En résumé, des manifestants avec des pierres, peu organisés, qui luttent tant bien que mal contre les forces du régime. Mais pas seulement, loin de là : des groupes salafistes aussi, prêts à toutes les extrémités pour parvenir à leur fin (meurtres de sang froid envers les policiers du régime, mais aussi meurtres de civils qui refusent de les soutenir), et l’armée syrienne de libération. Armée majoritairement composée de déserteurs de l’armée et de combattants étrangers qataris, irakiens (cf article du NYT) et libyens.
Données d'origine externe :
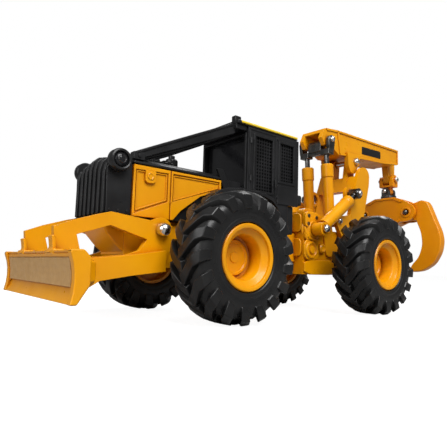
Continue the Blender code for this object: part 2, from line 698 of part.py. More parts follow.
def swing_link(body):
    """Yoke that swings fore and aft on the boom and carries the side pivot."""
    cheek = arc((HANG_X, SWING_Z), 2.8, 0, 180, 8) + [(HANG_X - 2.8, 67.4), (HANG_X + 2.8, 67.4)]
    shapes = both_sides(plate(cheek, 1.8 + GAP, 4.2))
    shapes.append(block(HANG_X - 2.7, HANG_X + 2.7, -4.1, 4.1, 67.0, 68.1))
    shapes.append(slab(arc((0, SIDE_Z), 1.9, 180, 360, 8) + [(1.9, 67.5), (-1.9, 67.5)],
                       HANG_X - 1.7, HANG_X + 1.7))
    shapes.append(cross_bar((HANG_X, SWING_Z), 1.2, -4.9, 4.9))
    cuts = [bar((HANG_X - 9, 0, SIDE_Z), (HANG_X + 9, 0, SIDE_Z), 1.0 + RUN)]
    make("swing_link", body, "orange_paint", shapes, cuts)


def rotator(body):
    """Dark fork on the side pivot, above the turning head."""
    fork = [(-2.2, HEAD_TOP + GAP), (2.2, HEAD_TOP + GAP)]
    fork += arc((0, SIDE_Z), 2.2, 0, 180, 8)
    shapes = [slab(fork, HANG_X + 1.7 + GAP, HANG_X + 3.8),
              slab(fork, HANG_X - 3.8, HANG_X - 1.7 - GAP),
              bar((HANG_X, 0, HEAD_TOP + GAP), (HANG_X, 0, HEAD_TOP + GAP + 1.3), 4.2),
              bar((HANG_X - 4.4, 0, SIDE_Z), (HANG_X + 4.4, 0, SIDE_Z), 1.0)]
    make("rotator", body, "dark_steel", shapes)


def grapple_head(body):
    """Body of the grapple, slotted at each end for a tong."""
    right = arc((TONG_Y, TONG_Z), LOBE_RADIUS, -90, 60, 8)
    half = [(4, TONG_Z - 7.4), (TONG_Y - 3, TONG_Z - LOBE_RADIUS)] + right
    half += [(TONG_Y - 1, HEAD_TOP - 2.4), (6, HEAD_TOP)]
    outline = half + [(-y, z) for y, z in reversed(half)]
    slot_start = TONG_Y - LOBE_RADIUS + 0.3
    slot_half = TONG_HALF + GAP
    cuts = both_sides(block(HANG_X - slot_half, HANG_X + slot_half, slot_start, 30, 30, 70))
    cuts += both_sides(bar((HANG_X - 9, TONG_Y, TONG_Z), (HANG_X + 9, TONG_Y, TONG_Z), 1.2 + RUN))
    make("grapple_head", body, "orange_paint",
         [slab(outline, HANG_X - HEAD_HALF, HANG_X + HEAD_HALF)], cuts)


def tong(name, body, side):
    """Curved tong with its own pin."""
    outline = [(16.3, 56.3), (20.2, 57.4), (23.4, 56.0), (27.3, 46.0), (29.6, 40.5), (30.3, 35.4),
               (29.4, 29.4), (26.0, 23.2), (20.4, 19.6), (14.0, 18.7), (14.4, 22.0), (18.6, 26.6),
               (20.6, 33.0), (20.0, 40.0), (17.0, 47.4)]
    outline += arc((TONG_Y, TONG_Z), 4.4, -45, -270, 10)
    shape = slab([(side * y, z) for y, z in outline], HANG_X - TONG_HALF, HANG_X + TONG_HALF)
    reach = HEAD_HALF + TONG_PIN_OUT
    pin = bar((HANG_X - reach, side * TONG_Y, TONG_Z),
              (HANG_X + reach, side * TONG_Y, TONG_Z), 1.2)
    make(name, body, "orange_paint", [shape, pin])


# ---------------------------------------------------------------- assembly

def build():
    clear_scene()
    machine = add_body("machine", (0, 0, 0))
    machine.location = (-MID_X * MM, 0, 0)
    front_frame(machine)
    hinge_pin(machine)
    axle("front_axle", machine, WHEELBASE / 2)
    grille_guard(machine)
    lamps(machine)
    hood(machine)
    cowl(machine)
    exhaust_box(machine)
    limb_risers(machine)
    cab_shell(machine)
    cab_glazing(machine)
    cab_roof(machine)
    seat(machine)
    side_boxes(machine)
    blade_pivot_pin(machine)

    lift = add_body("blade", (BLADE_PIVOT[0], 0, BLADE_PIVOT[1]), machine)
    blade(lift)
    blade_arms(lift)

    rear = add_body("rear", (HINGE_X, 0, KNUCKLE_BOTTOM), machine)
    rear_frame(rear)
    axle("rear_axle", rear, -WHEELBASE / 2)
    arch_pivot_pin(rear)

    # name, carrying body, x, side
    for name, carrier, x, side in (("front_left", machine, WHEELBASE / 2, 1),
                                   ("front_right", machine, WHEELBASE / 2, -1),
                                   ("rear_left", rear, -WHEELBASE / 2, 1),
                                   ("rear_right", rear, -WHEELBASE / 2, -1)):
        hub = (x, side * (TYRE_INNER_FACE + TYRE_WIDTH / 2), TYRE_RADIUS)
        wheel(name, add_body(name + "_wheel", hub, carrier), x, side)

    arch_base = (ARCH_PIVOT[0], 0, ARCH_PIVOT[1])
    tilt = add_body("arch", arch_base, rear)
    arch(tilt)
    barrels = add_body("arch_cylinders", (ARCH_CYL_BASE[0], 0, ARCH_CYL_BASE[1]), rear)
    rods = add_body("arch_rods", (ARCH_CYL_EYE[0], 0, ARCH_CYL_EYE[1]), barrels)
    arch_cylinders(barrels, rods)

    lever = add_body("boom", (BOOM_PIVOT[0], 0, BOOM_PIVOT[1]), tilt)
    boom(lever)
    barrels = add_body("boom_cylinders", (BOOM_CYL_BASE[0], 0, BOOM_CYL_BASE[1]), tilt)
    rods = add_body("boom_rods", (BOOM_CYL_EYE[0], 0, BOOM_CYL_EYE[1]), barrels)
    boom_cylinders(barrels, rods)

    swing = add_body("swing", (HANG_X, 0, SWING_Z), lever)
    swing_link(swing)
    sway = add_body("sway", (HANG_X, 0, SIDE_Z), swing)
    rotator(sway)
    head = add_body("head", (HANG_X, 0, HEAD_TOP), sway)
    grapple_head(head)
    for name, side in (("tong_left", 1), ("tong_right", -1)):
        tong(name, add_body(name, (HANG_X, side * TONG_Y, TONG_Z), head), side)


build()
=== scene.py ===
"""Looks of the toy grapple skidder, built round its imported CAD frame.

Sizes are in millimetres in the model's own frame: X forward from half-way
between the axles, Y to its left, Z up. place() turns them into the row frame.
"""

import json
import math

import bmesh
import bpy
from mathutils import Matrix, Vector


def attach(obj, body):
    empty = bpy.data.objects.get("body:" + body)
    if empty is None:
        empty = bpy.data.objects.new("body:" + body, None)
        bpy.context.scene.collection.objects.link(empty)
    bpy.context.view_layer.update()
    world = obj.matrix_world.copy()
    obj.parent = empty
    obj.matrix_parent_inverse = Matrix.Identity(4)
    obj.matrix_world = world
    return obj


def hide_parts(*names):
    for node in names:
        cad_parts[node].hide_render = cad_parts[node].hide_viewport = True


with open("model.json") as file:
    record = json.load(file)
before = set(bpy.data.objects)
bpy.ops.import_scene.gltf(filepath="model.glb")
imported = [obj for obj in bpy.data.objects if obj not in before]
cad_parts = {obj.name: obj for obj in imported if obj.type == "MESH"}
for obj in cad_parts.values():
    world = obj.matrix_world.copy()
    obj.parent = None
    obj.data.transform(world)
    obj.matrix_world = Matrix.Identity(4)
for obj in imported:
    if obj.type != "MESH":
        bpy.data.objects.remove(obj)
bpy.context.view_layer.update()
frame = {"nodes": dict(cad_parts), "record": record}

MM = 0.001
MID_X = -6.85          # half-way between the blade's edge and the grapple
GROUP = frame["record"]["behaviour"]["bodies"]
BODY_OF = {node: body for body, nodes in GROUP.items() for node in nodes}
SLOT_OF = {row["node"]: row["material_slot"] for row in frame["record"]["subparts"]}


# ---------------------------------------------------------------- materials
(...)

Une armée à composante sunnite qui procède elle aussi à des exécutions sommaires comme le rapporte ce reportage du Daily star
Le conflit en Syrie s’est modifié de façon très significative en conflit sectaire (confessionnel, ndlr) avec la prédominance bien établie d’une armée d’opposition qui s’oppose à une élite Alawite (…) »C’est un conflit religieux, nous ne voulions pas que ça devienne comme ça mais c’est le régime qui a fait prendre cette tournure au conflit » (…) « Une voiture s’approchait avec trois Alawites à l’intérieur. L’un d’eux a essayé de s’enfuir mais nous lui avons tiré dessus et tué. Nous avons attrapé les deux autres que nous avons gardé comme prisonniers ».
Les frères musulmans, bien que peu présents à l’intérieur du pays sont eux aussi partie-prenante du processus, depuis l’étranger, la Jordanie en particulier. Ils sont les alliés provisoires des groupes saoudiens et qataris. Parce qu’à l’heure où le gouvernement américain négocie avec les talibans en Afghanistan, soutenir les fondamentalistes (comme lors de la guerre d’Afghanistan de 1979-1989) ne leur pose aucun problème : le but affiché est désormais d’abattre le plus grand allié de l’Iran pour passer à la phase suivante.